Operations & Growth

How Research Agencies Can Replace Spreadsheets: A Practical Workflow That Actually Works

Spreadsheets start as a convenience and end up as a liability. Here's a practical, modular approach to replacing them in a research agency environment — without overcomplicating your workflow.

29 March 2026 6 min read Arc Digital

Spreadsheets have been the default tool for research agencies for years — and for good reason. They're flexible, familiar, and easy to share. But as projects scale, they tend to create more problems than they solve.

If your team is managing multiple studies, stakeholders, and datasets simultaneously, you've probably already felt it: version conflicts, manual errors, and hours lost to repetitive admin. The issue isn't that spreadsheets are bad. The issue is that they're being asked to do a job they were never designed for.

This guide walks through a practical, modular approach to moving beyond spreadsheets in a research agency — one that doesn't require a complete overhaul to get started.

Why spreadsheets break down in research workflows

Spreadsheets work well for small, isolated tasks. But research agencies typically deal with:

  • Multiple concurrent projects at different stages
  • Large datasets arriving in different formats from different sources
  • Collaboration between analysts, clients, and external stakeholders
  • Repeated processes — data cleaning, restructuring, reporting — that get rebuilt from scratch each time

Over time, this creates a recognisable set of problems: conflicting file versions, manual data-handling errors, no visibility across projects, and time lost to work that should be automated.

"The result isn't just inefficiency — it's reduced confidence in your own data.

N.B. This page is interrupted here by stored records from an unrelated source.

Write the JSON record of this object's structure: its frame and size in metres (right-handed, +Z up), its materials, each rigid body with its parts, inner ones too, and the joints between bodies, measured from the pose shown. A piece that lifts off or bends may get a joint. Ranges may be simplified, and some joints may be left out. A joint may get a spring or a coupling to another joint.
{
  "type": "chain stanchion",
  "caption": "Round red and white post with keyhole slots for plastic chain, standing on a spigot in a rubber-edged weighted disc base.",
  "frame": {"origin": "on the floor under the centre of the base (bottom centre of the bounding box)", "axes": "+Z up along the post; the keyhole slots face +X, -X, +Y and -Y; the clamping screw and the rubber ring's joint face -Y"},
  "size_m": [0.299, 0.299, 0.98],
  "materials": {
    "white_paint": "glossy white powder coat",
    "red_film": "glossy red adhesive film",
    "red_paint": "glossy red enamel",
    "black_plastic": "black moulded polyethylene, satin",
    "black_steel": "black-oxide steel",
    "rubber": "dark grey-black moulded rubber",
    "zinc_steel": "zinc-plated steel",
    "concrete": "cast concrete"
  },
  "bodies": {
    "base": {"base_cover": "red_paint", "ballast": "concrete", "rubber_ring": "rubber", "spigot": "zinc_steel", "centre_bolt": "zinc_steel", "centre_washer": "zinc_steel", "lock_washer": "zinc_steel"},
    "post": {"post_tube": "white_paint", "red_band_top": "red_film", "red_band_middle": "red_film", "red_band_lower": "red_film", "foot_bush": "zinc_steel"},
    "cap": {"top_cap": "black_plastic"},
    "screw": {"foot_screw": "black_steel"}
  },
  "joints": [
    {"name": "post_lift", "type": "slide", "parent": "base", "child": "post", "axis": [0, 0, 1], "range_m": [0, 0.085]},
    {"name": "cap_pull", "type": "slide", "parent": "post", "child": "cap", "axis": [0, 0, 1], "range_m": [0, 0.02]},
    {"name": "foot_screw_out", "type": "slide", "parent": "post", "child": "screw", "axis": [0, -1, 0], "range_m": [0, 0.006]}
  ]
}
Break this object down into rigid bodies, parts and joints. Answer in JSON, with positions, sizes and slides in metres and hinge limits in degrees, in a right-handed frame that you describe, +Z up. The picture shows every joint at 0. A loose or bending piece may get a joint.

And in a research agency, your data is your product."

That last point matters more than it's often given credit for. When analysts aren't sure which version of a dataset is current, or whether a report reflects the latest fieldwork, quality suffers — quietly and incrementally.

What to replace spreadsheets with (not just why)

The biggest mistake agencies make is trying to "remove spreadsheets" without properly replacing what they actually do. Spreadsheets serve multiple functions — data entry, storage, processing, and reporting — and each one needs a considered replacement.

Rather than looking for a single all-in-one tool, think in terms of a modular workflow: four distinct layers, each doing one job well.

Layer 1: Data collection

The first point of failure in most spreadsheet-based workflows is data entry. Researchers entering data manually into a shared sheet — especially under time pressure — introduces inconsistencies that compound downstream.

Replacing this with structured forms or dedicated input tools means:

  • Consistent data formatting from the point of capture
  • Fewer input errors reaching your analysis stage
  • Built-in validation that catches problems before they become problems

The specific tool matters less than the principle: data should enter the system in a structured, consistent format, not as free-form spreadsheet entries that someone has to clean later.

Layer 2: Centralised storage

One of the most damaging habits in spreadsheet-heavy agencies is the proliferation of files. A project might have a master sheet, a working copy, a client-facing version, and three variations created during analysis — all living in slightly different states across a shared drive.

The fix isn't complicated, but it requires discipline: data should live in one place. Whether that's a database, a structured backend system, or a dedicated research tool, the principle is the same. Every person looking at the data should be looking at the same version of it.

This single change — moving from file-based to system-based storage — eliminates the version conflict problem entirely. There's no "latest version" to track down because there's only ever one version.

Layer 3: Processing and transformation

A significant portion of the time lost in spreadsheet workflows goes to tasks that are repeated identically on every project: cleaning incoming data, applying standard transformations, restructuring outputs for analysis. Every time, someone does it manually. Every time, there's a risk of inconsistency.

Even simple automation here has a meaningful impact. Standardising your cleaning processes — defining once how data should be handled, rather than leaving it to individual judgement each time — removes both the time cost and the error risk.

This doesn't require sophisticated tooling. It requires treating your recurring processes as processes, not ad hoc tasks.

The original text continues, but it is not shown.